GB3 NMR fit | @Chapin Cavender | JR: any estimate of solvent effects in the QM data? CC: no MS: this is irrelevant; the NMR fit doesn’t involve QM. It may explain why the original FF is so bad. JR: might the original QM impact affect the reweighting? MS: we’re looking at why the reweighting fit isn’t working.
JR: any concerns about h-bond modelling? CC: earlier we swapped in AMBER nonbondeds, we still saw the same unfolding. JR: OPC vs TIP3P? (General): TIP3P had worse problems
MS – Re loose vs. stiff - the distance between pred and obs here is troublesome JW: the y-shift is normalized to give 0 at the same spot, which might make the curves look more different MS: the different slopes also concern me DM: seems like there’s either something wrong with the umbrella sampling analysis code, or the sampling/overlap is insufficient
MS: in looking for bugs, I would start with the results on slide 6. I would expect changing the FF would change the free energy. CC: the dotted line is a prediction from the dashed line in the same row of the legend. MG: (clarifying the interpretation of the graph). MS: it may be the -Pred curves used FFs where parameters didn’t change very much, and it’s possible that the noise is overwhelming it. CC: I generated these plots with error bars from bootstrapping from pymbar. I didn’t visualise as it was busy, but they were out of error.
MS: if the number of effective samples is high, the parameters may not have changed very much, and then it’s unsurprising the sampling hasn’t changed very much. MG – But if the force constants didn’t change, why did the FE distributrion change so much? MS – Could have been a sampling issue. N_eff samples could give us a sense for this. If it’s 99% then it’s basically the same FF, since every conf has the same energy. JR: would it help to change window spacing? DM: worried about the gaps between windows, e.g. in the bottom right. Sometimes I’ve had to introduce windows or non-uniformly weaken the force constants. In the top right, that purple curve is bimodal – could be something wrong in that region. MS – If you add all those histograms together, you’ll get decent overlap. But the fact that two replicas are so different is more evidence of insufficient sampling. I’d expect more consistency if there’s adequate sampling. MS – I wonder why we don’t see the same issue for stiff… The predictions don’t agree with either the previous or next obs. But for loose they do. MS: the change in parameters do align with my expectations that the “loose” ones change less so the curves would overlap more.
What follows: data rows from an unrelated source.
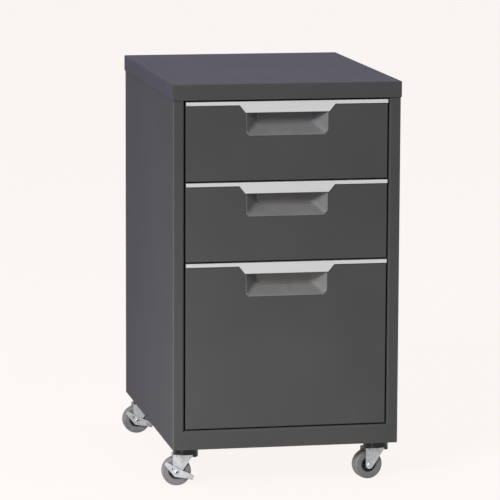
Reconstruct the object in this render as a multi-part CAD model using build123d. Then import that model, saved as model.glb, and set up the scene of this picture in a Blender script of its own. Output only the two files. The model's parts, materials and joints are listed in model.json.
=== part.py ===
from build123d import *
import os

# Filing cabinet on casters: two shallow drawers over one deep drawer for hanging files.
# Millimetres. +X is the cabinet's right side seen from its front, -Y the front, +Z up.
# The origin is on the floor, under the middle of the cabinet.

# Overall size
width = 402.5
depth = 533.0
height = 707.0
ride_height = 70.0  # floor to the underside of the steel body

# Folded sheet steel
sheet = 1.2
bend = 2.0  # outer radius of an ordinary fold
fit = 0.3  # between pieces that are slipped together

# Top cap, a shallow lid that overhangs the body all round
cap_height = 28.0

# Front frame
stile_width = 16.3  # flat face of a side panel beside the drawers
stile_bend = 3.5  # soft inner edge of the front frame
return_depth = 16.0  # how far the frame folds back into the cabinet
return_lip = 8.0
rail_height = 33.5
rear_flange = 22.0
pan_rim = 20.0  # upturned edge of the base

# Drawers, counted from the top
drawer_names = ("top", "middle", "file")
shallow_front_height = 137.3
drawer_gap = 2.5  # between two drawer fronts
front_gap_top = 3.0
front_gap_side = 2.9
front_recess = 1.0  # drawer face behind the frame's face
front_depth = 27.0
front_edge = 1.4  # soft edge of a drawer front
front_lip = 17.0  # folded inwards behind it, where the drawer box is fixed

# Full-width aluminium pull with a tab in its middle
pull_thickness = 2.0
pull_strip = 7.3
pull_top_leaf = 13.0
pull_edge = 0.5
tab_drop = 12.0  # below the strip
tab_width_top = 168.0
tab_width_bottom = 147.0

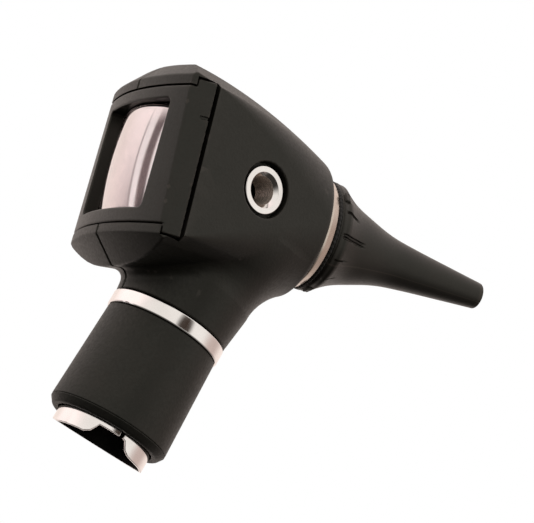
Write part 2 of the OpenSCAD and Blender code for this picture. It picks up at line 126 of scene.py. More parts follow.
SCREWS = ((-32.5, 14.8), (-31.5, -12.6), (-10.0, 10.0))
SCREW_BOSS_R, SCREW_HEAD_R, SCREW_R, THREAD_R = 2.6, 2.05, 1.15, 0.95
PORT_SUNK, PORT_FLANGE_R, PORT_TUBE_R, PORT_RECESS_R = 0.6, 5.05, 4.0, 5.95
PORT_RECESS_DEPTH, PORT_COUNTERSINK = 2.4, 0.85
PORT_BOSS_R, PORT_BOSS_DEPTH = 7.2, 4.6
PORT_FACE = mounts["insufflator_port"]["dims"]["length_mm"] / 2 + PORT_SUNK + PORT_COUNTERSINK


# ---------------------------------------------------------------- solids as distance fields

def head_points(p):
    """Coordinates along, across and above the viewing axis."""
    q = p - HEAD
    return q @ VIEW_AXIS, q[..., 1], q @ UP_AXIS


def softer_max(a, b, r):
    """The larger of two fields, with a round of about r where they meet."""
    h = np.clip(0.5 + 0.5 * (a - b) / r, 0, 1)
    return b + (a - b) * h + r * h * (1 - h)


def fillet(a, b, r):
    """Union of two fields with a concave fillet of radius r."""
    u, v = np.maximum(r - a, 0), np.maximum(r - b, 0)
    return np.maximum(r, np.minimum(a, b)) - np.hypot(u, v)


def polygon_field(u, v, points, scale):
    """Distance to a convex polygon given by its half with u above zero, bottom to top."""
    u = np.abs(u)
    nearest = np.full(u.shape, 1e9)
    side = np.full(u.shape, -1e9)
    for (u0, v0), (u1, v1) in zip(points, points[1:]):
        du, dv = u1 - u0, v1 - v0
        length = math.hypot(du, dv)
        pu, pv = u - u0 * scale, v - v0 * scale
        t = np.clip((pu * du + pv * dv) / (length**2), 0, scale)
        nearest = np.minimum(nearest, (pu - t * du) ** 2 + (pv - t * dv) ** 2)
        side = np.maximum(side, (pu * dv - pv * du) / length)
    return np.where(side > 0, np.sqrt(nearest), side)


def bar_field(u, v, half_u, half_v, corner):
    """Rounded rectangle."""
    du, dv = np.abs(u) - half_u + corner, np.abs(v) - half_v + corner
    return np.hypot(np.maximum(du, 0), np.maximum(dv, 0)) + np.minimum(np.maximum(du, dv), 0) - corner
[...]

LS – My take is in line with sampling issues. I’d add that the “notches” in the loose histograms are problematic. In stiff histogram things seem stable/cooperative, but for loose there are barriers. Maybe the stiff histogram also isn’t showing great overlap, and that’s also leading to issues with application of MBAR. And so loose sims might also have overlap problems, AND sampling problems. So I’d advocate having twice as many windows. MS – To check overlap, you can just check overlap matrix. CC – I’d asked what “good overlap” is before, and I got 5% as the answer. So I’ve been ensuring that overlaps are generally around 5%. However, didn’t achieve this in the stiff energy constant. MS: what’s the overlap on the diagonal? It’s not always 1, it’s the probability that that sample came from that window. Perfect overlap would give 0.33 between the window or adjacent windows. If it’s 0.99, the energies are quite different. Ideally would be <=0.8. CC: I think I was following this procedure.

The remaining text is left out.